THE TASK
Filter the listing below, copying every line in which the word "bodies" appears.

COLLECTED DATA
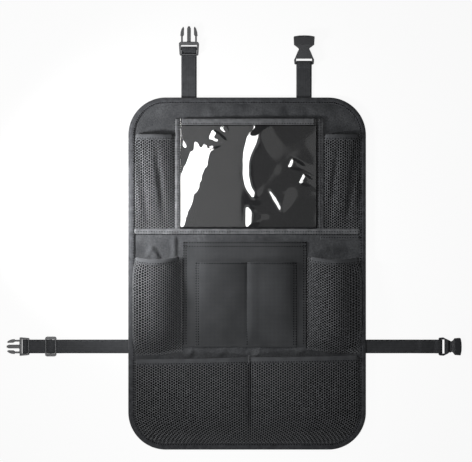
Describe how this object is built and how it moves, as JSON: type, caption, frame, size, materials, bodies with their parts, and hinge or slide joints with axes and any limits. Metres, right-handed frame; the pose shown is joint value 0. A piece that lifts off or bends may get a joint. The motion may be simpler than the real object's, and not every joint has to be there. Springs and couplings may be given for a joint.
{
  "type": "seat back storage organizer",
  "caption": "Soft hanging panel with a clear tablet window, mesh bottle pockets, document pockets, a deep mesh pocket and buckled webbing straps.",
  "frame": {"origin": "centre of the panel's flat back face, on the surface it lies on", "axes": "+X to the right seen from the pockets, +Y to the panel's top edge, +Z out of the pocket face"},
  "size_m": [0.7662, 0.7132, 0.0301],
  "materials": {
    "panel_cloth": "matte non-woven polyester",
    "pocket_cloth": "matte woven polyester",
    "mesh_net": "knitted polyester net",
    "binding_tape": "soft folded polyester tape",
    "webbing": "woven polypropylene webbing",
    "clear_film": "clear flexible film",
    "moulded_plastic": "moulded acetal"
  },
  "bodies": {
    "root": {"back_panel": "panel_cloth", "edge_binding": "binding_tape", "window_film": "clear_film", "window_binding_top": "binding_tape", "window_binding_left": "binding_tape", "window_binding_right": "binding_tape", "upper_row_tape": "binding_tape", "upper_left_mesh": "mesh_net", "upper_left_hem": "binding_tape", "upper_right_mesh": "mesh_net", "upper_right_hem": "binding_tape", "middle_left_mesh": "mesh_net", "middle_left_hem": "binding_tape", "middle_right_mesh": "mesh_net", "middle_right_hem": "binding_tape", "document_pocket": "pocket_cloth", "front_pocket": "pocket_cloth", "bottom_mesh": "mesh_net", "bottom_hem": "binding_tape", "top_left_strap": "webbing", "top_right_strap": "webbing", "left_side_strap": "webbing", "right_side_strap": "webbing", "top_male_buckle": "moulded_plastic", "top_female_buckle": "moulded_plastic", "side_male_buckle": "moulded_plastic", "side_female_buckle": "moulded_plastic", "side_slider": "moulded_plastic"}
  },
  "joints": []
}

THE ANSWER
Describe how this object is built and how it moves, as JSON: type, caption, frame, size, materials, bodies with their parts, and hinge or slide joints with axes and any limits. Metres, right-handed frame; the pose shown is joint value 0. A piece that lifts off or bends may get a joint. The motion may be simpler than the real object's, and not every joint has to be there. Springs and couplings may be given for a joint.
  "bodies": {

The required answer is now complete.